Clumsy Raids. The Israelis suffered no losses in the raids, which initially served to defuse the tense and angry mood in Jerusalem and Tel Aviv. Later, though, there were some second thoughts. "The use of massive airpower increases the danger of hitting civilians and merely fuels the present anti-Israel campaign in the world," warned Ha 'aretz, the country's leading paper. "The price we may have to pay may be far above what we have achieved in greater security." Even one foreign ministry official conceded that the raids had been "clumsy and ill-timed."

Arab leaders were more vehement.

Lebanese Premier Rashid Karami said the attacks "demonstrated Israel's perplexity after the victories scored by Syria and the P.L.O. at the U.N." P.L.O. Spokesman Abu Sharar also attributed the strikes to Israeli "desperation" over the Palestinians' diplomatic success. Criticism came from less predictable sources as well. Pope Paul VI, in a message of condolence cabled to the Lebanese government, called the raids "an inadmissible gesture of violence."

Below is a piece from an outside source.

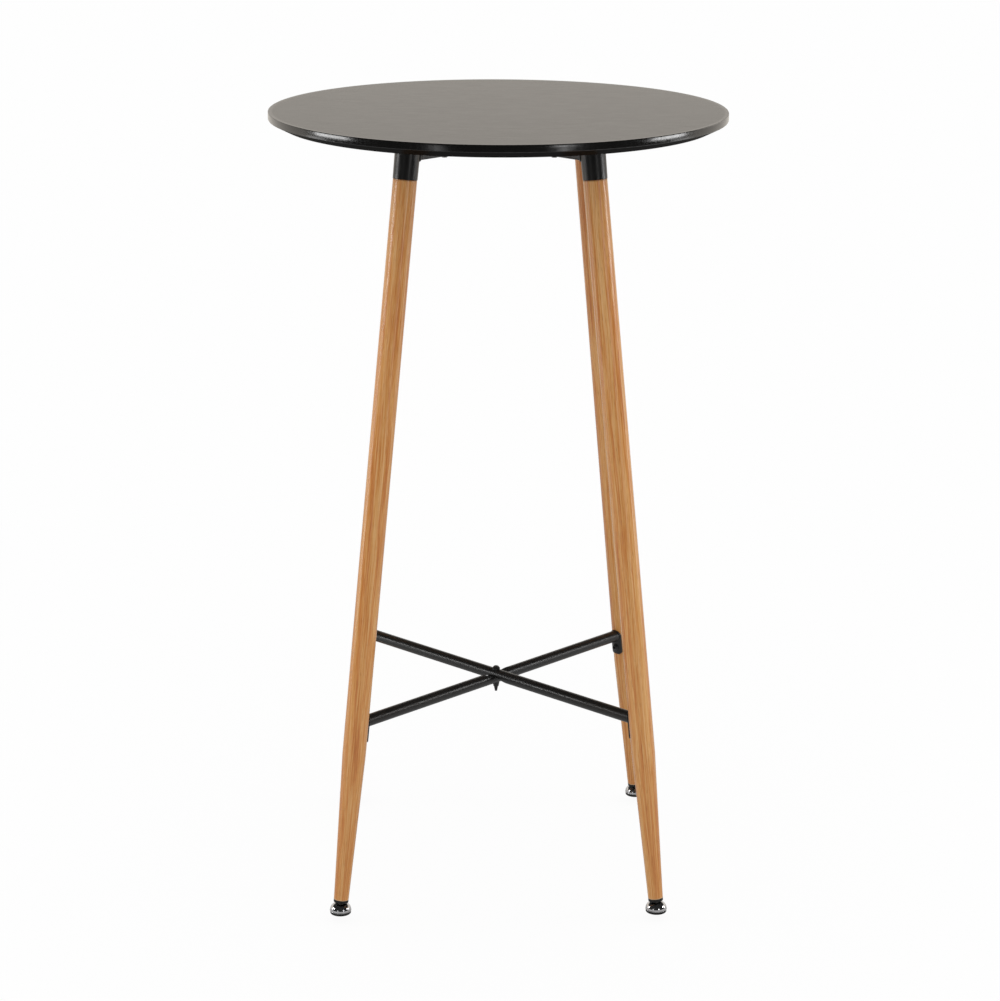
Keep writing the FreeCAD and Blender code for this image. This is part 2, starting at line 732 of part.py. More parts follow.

The Israeli action placed Egypt in a particularly uncomfortable position. The day before the raids, Egypt had taken over the Abu Rudeis oilfields, which Israel had given up as part of the second Sinai accord. The Egyptians thus regained a $1 million-a-day resource, but the takeover made them appear to be on embarrassingly good terms with Israel at a bad moment. Privately, the Egyptians were furious at the Syrians for having undermined President Anwar Sadat's attempts to ease tensions in the area. As one high government official told TIME: "They have called a Security Council debate that will accomplish nothing but has given the Israelis an excuse to get tough."